The Western CEO announcing AI-led layoffs is not running a transformation. They are running the Pilot Trap with a louder microphone. Sebastian Siemiatkowski admitted this in May, after Klarna’s reversal, when he conceded that “cost unfortunately seems to have been a too predominant evaluation factor.” That is the most expensive sentence in enterprise AI in 2025. Read it twice. The CEO who built his brand on AI replacing 700 humans is now publicly admitting that cost-led AI strategy degrades quality, hollows out capability, and forces a rehire. He is the canary. The rest of the Fortune 500 cost-cutters have not yet finished walking into the same wall.

Three things this means for any leader currently signing off an AI business case.

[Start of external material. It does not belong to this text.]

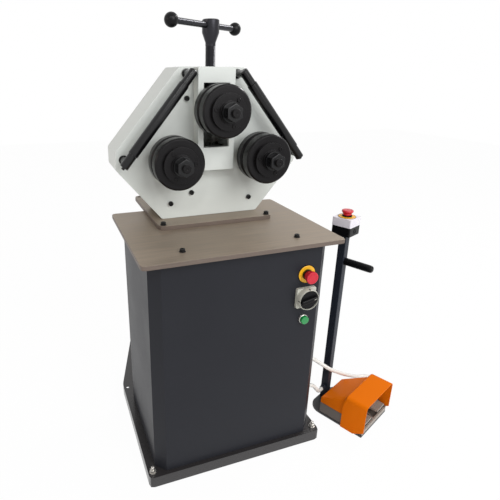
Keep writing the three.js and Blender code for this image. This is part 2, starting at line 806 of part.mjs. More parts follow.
function gearbox() {
  const frontY = headBackY + headCoverThickness + clearance;
  const half = gearboxWidth / 2;
  const body = standing(rectangle(-half, frontY, half, frontY + gearboxDepth, gearboxEdge),
    headBottomZ, headBottomZ + gearboxHeight);
  const bore = rod(pinionShaftRadius + clearance, at(0, frontY - overrun, pinionZ),
    at(0, frontY + 2 * pinionShaftReach, pinionZ));
  return cut(body, bore);
}

// Upright motor: flange, finned body and fan cowl
function motor() {
  const y = headBackY + headCoverThickness + clearance + gearboxDepth / 2;
  const low = headBottomZ + gearboxHeight;
  const bodyZ = low + motorFlangeHeight;
  const cowlZ = bodyZ + motorBodyHeight;
  const fins = [];
  for (let i = 0; i < motorFinCount * 4; i += 1) {
    const angle = (i + 0.5) * Math.PI / (motorFinCount * 2);
    const radius = i % 4 < 2 ? motorRadius : motorRadius - motorFinHeight;
    fins.push([radius * Math.cos(angle), y + radius * Math.sin(angle), 0]);
  }
  return joined(
    rod(motorFlangeRadius, at(0, y, low), at(0, y, bodyZ)),
    standing(fins, bodyZ - overrun, cowlZ + overrun),
    rod(motorCowlRadius, at(0, y, cowlZ), at(0, y, cowlZ + motorCowlHeight)));
}

// Points along the slanted guide bar beside the rolls
function guideLine(side) {
  const y = headFrontY - guideProud;
  const top = at(side * guideTopX, y, headTopZ - guideTopDrop);
  const foot = at(side * guideFootX, y, headTopZ - guideFootDrop);
  const length = top.distanceTo(foot);
  const point = (distance) => top.clone().lerp(foot, distance / length);
  return { length, point };
}

function guideBracket(side) {
  const { length, point } = guideLine(side);
  const footStart = length - guideFootLength;
  const post = (distance) => {
    const head = point(distance);
    const seat = at(head.x, headFrontY, head.z);
    const foot = at(head.x, headFrontY - guideFlangeWidth, head.z);
    return joined(rod(guidePostRadius, head, seat, smallSteps), rod(guideFlangeRadius, foot, seat, smallSteps));
  };
  return joined(
    rod(guideCapRadius, point(0), point(guideEndLength), smallSteps),
    rod(guideCapRadius, point(footStart), point(length), smallSteps),
    rod(guideAxleRadius, point(-guideScrewProud), point(length + guideScrewProud), smallSteps),
    post(guidePostInset), post(length - guidePostFootInset));
}

function guideSleeve(side) {
  const { length, point } = guideLine(side);
  const start = guideEndLength + clearance;
  const end = length - guideFootLength - clearance;
  return cut(rod(guideSleeveRadius, point(start), point(end), middleSteps),
    rod(guideAxleRadius + guideBoreGap, point(start - overrun), point(end + overrun), smallSteps));
}

// Body of a panel control in its own frame: face at zero, Z out of the panel
function controlBody(profile, bore, sheet) {
  const nutFront = -sheet - clearance;
  const nutBack = nutFront - controlNutWidth;
  const back = nutBack - controlNeckDepth;
  return turnedAlongZ([
    [bore, back], [controlNeckRadius, back], [controlNeckRadius, nutBack], [controlNutRadius, nutBack],
    [controlNutRadius, nutFront], [controlNeckRadius, nutFront], [controlNeckRadius, 0], ...profile,
    [bore, back]], 0, 0, middleSteps);
}

function estopBezel(size, sheet) {
  const top = size.ringWidth + size.collarWidth;
  const bore = estopStemRadius + clearance;
  return controlBody([[size.ring, 0], [size.ring, size.ringWidth], [size.collar, size.ringWidth],
    [size.collar, top], [bore, top]], bore, sheet);
}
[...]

First, if your board paper leads with cost-out, your board paper is laggard behaviour. The empirical ROI evidence is unambiguous. Cost-led framing produces lower returns and higher reputational tail risk. The fact that activist shareholders reward the announcement does not change the fact that the underlying strategy is destroying long-run value. Your job as CEO is to know the difference and to defend it.

Second, the cultural tax is brutal and underpriced. When AI is framed as worker replacement, your best people stop teaching it the workflow context it needs to actually work. They hoard knowledge. They build shadow tools on personal phones. MIT documented 90 percent of employees using personal AI at firms where only 40 percent had official subscriptions. That is not a productivity statistic. That is a vote of no confidence in leadership.

Third, the legal envelope is closing. The EU AI Act treats workplace AI as high-risk from August 2026. California’s automated-decision rules took effect in October. Colorado, Texas, and New York City are already in motion. The deregulatory rhetoric in Washington will not save your HR director from the state-level patchwork they are already trying to comply with. Beijing’s framing will arrive in Brussels and Sacramento with a different accent, but it will arrive.

The country I am not supposed to praise just out-strategised the Fortune 500 on AI. Not because it is wiser. Because its leaders had no choice but to do the thinking Western CEOs have been allowed to skip.

The only real choice now is to stop optimising the past and start creating the future. Cost-cutting is optimising the past. Headcount takeout is optimising the past. Announcing AI as efficiency is optimising the past. Real leadership in this moment is the harder work of redesigning the business around what becomes possible when human capability and machine capability compound. That is the future Beijing is mandating, the data is validating, and most Western boards are still avoiding.

The question is whether yours catches up before your customers do.